Additionally, this court has specifically dealt with a trial court's denial of a requested Telfaire instruction in State v. McKnight, 191 Conn. 564, 469 A.2d 397 (1983). In McKnight, we held that the trial court did not err in refusing to give the requested Telfaire instruction because the "salient principles of the court's charge adequately covered the dangers of misidentification." Id., 583. "`"A charge to the jury will not be critically dissected for the purpose of discovering possible inaccuracies of statements, but the charge is to be considered, rather, as to its probable effect upon the jury in guiding them to a correct verdict in the case."' State v. Miller, 186 Conn. 654, 661, 443 A.2d 906 (1982)." State v. McKnight, supra, 582. "`The ultimate test of a court's instructions is whether, taken as a whole, they fairly and adequately present the case to a jury in such a way that injustice is not done to either party under the established rules of law.' State v. Harden, 175 Conn. 315, 322, 398 A.2d 1169 (1978)." State v. McKnight, supra, 583.
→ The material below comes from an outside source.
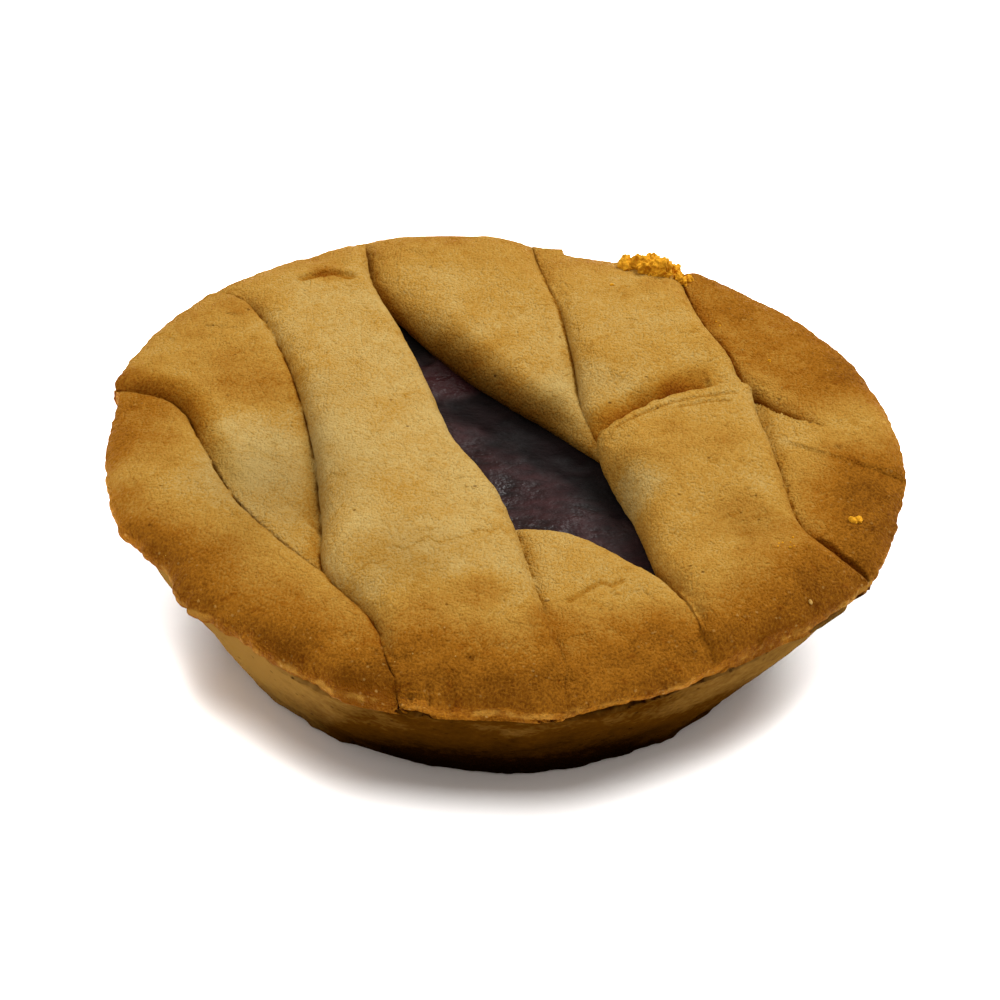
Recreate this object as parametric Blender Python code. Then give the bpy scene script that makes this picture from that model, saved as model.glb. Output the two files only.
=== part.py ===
"""Small round cherry crostata: a tapered shortcrust case, cherry jam, and a lattice of wide
dough bands pressed onto the rim. Sizes are in millimetres and are scaled to metres at the end.
The origin is the centre of the flat base, +Z is up, and -Y is the side shown in front."""

import bmesh
import bpy
import numpy as np

MM = 0.001

# Driving sizes, in millimetres
RIM_RADIUS = 50.0
BASE_RADIUS = 35.5
CASE_TOP = 21.2
GAP = 0.3

# Case, worked out from them
FLOOR_THICKNESS = 6.0
BASE_CORNER = 1.6
CASE_OUTER_RADIUS = RIM_RADIUS - 0.8
CASE_EDGE = 0.6
WALL_BULGE = 0.6
CAVITY_TOP_RADIUS = RIM_RADIUS - 7.0
CAVITY_BASE_RADIUS = BASE_RADIUS - 5.5
CASE_STEPS = 96

# Jam: how far below the case's edge it stands, and the height and spacing of its waves
JAM_LEVEL = CASE_TOP - 0.4
JAM_SWELL = 0.25
JAM_WAVE = 15.0
JAM_SIDE_GAP = 1.4 * GAP
JAM_STEPS = 48

# Lattice: where its bands start from the case, the height of its lip, and the least thickness
UNDERSIDE = CASE_TOP + GAP
LIP = UNDERSIDE + 0.5
THINNEST = 0.35
END_BEND = 0.2
SIDE_BEND = 0.3

# The map of laid dough: how far it reaches from the centre, and its cell
MAP_REACH = 54.0
MAP_CELL = 0.16

# Uneven rim of the lattice: angle from +X in degrees, and radius
RIM_OUTLINE = (
    (-180, 49.4), (-166, 49.3), (-156, 49.2), (-148, 47.6), (-141, 48.8), (-130, 48.4),
    (-120, 49.4), (-112, 50.5), (-102, 50.8), (-90, 50.4), (-79, 50.7), (-66, 49.2), (-57, 48.4),
    (-47, 48.4), (-38, 49.6), (-28, 50.5), (-20, 51.0), (0, 50.5), (20, 50.4), (40, 49.8),
    (55, 49.2), (64, 48.6), (72, 47.6), (84, 47.9), (93, 50.6), (102, 50.8), (118, 50.6),
    (136, 51.0), (150, 51.2), (163, 51.0), (168, 50.0),
)

# Raised and sunken spots of the dough: x, y, reach and height, in millimetres
RELIEF = (
    (15.8, 43.8, 2.2, 1.2), (19.2, 42.8, 2.0, 1.4), (21.8, 41.4, 1.6, 0.9), (33.0, -29.0, 8.0, 0.5),
    (29.0, -16.0, 6.0, -0.5), (17.6, -30.6, 2.2, -0.7), (-25.5, 41.2, 3.0, -0.6), (14.0, 10.5, 5.0, -0.8),
)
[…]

In the present case, the trial court's charge to the jury included the following references to the identification issue: "one of the main points of contention is the identification of the Defendant"; "[y]ou should also consider the opportunity of a witness for observation, the impressions such witness made upon you for his or her power of observation, the reasonableness of the story told and, then, consider what are the fair and reasonable conclusions or inferences that you can draw"; and "it is incumbent upon the State to prove beyond a reasonable doubt that Mr. Davis was the individual involved in the incident complaint by [the victim]." The trial court also instructed the jury on the credibility of the witnesses. We find that, in viewing the charge as a whole, the trial court fairly and adequately addressed the dangers of misidentification.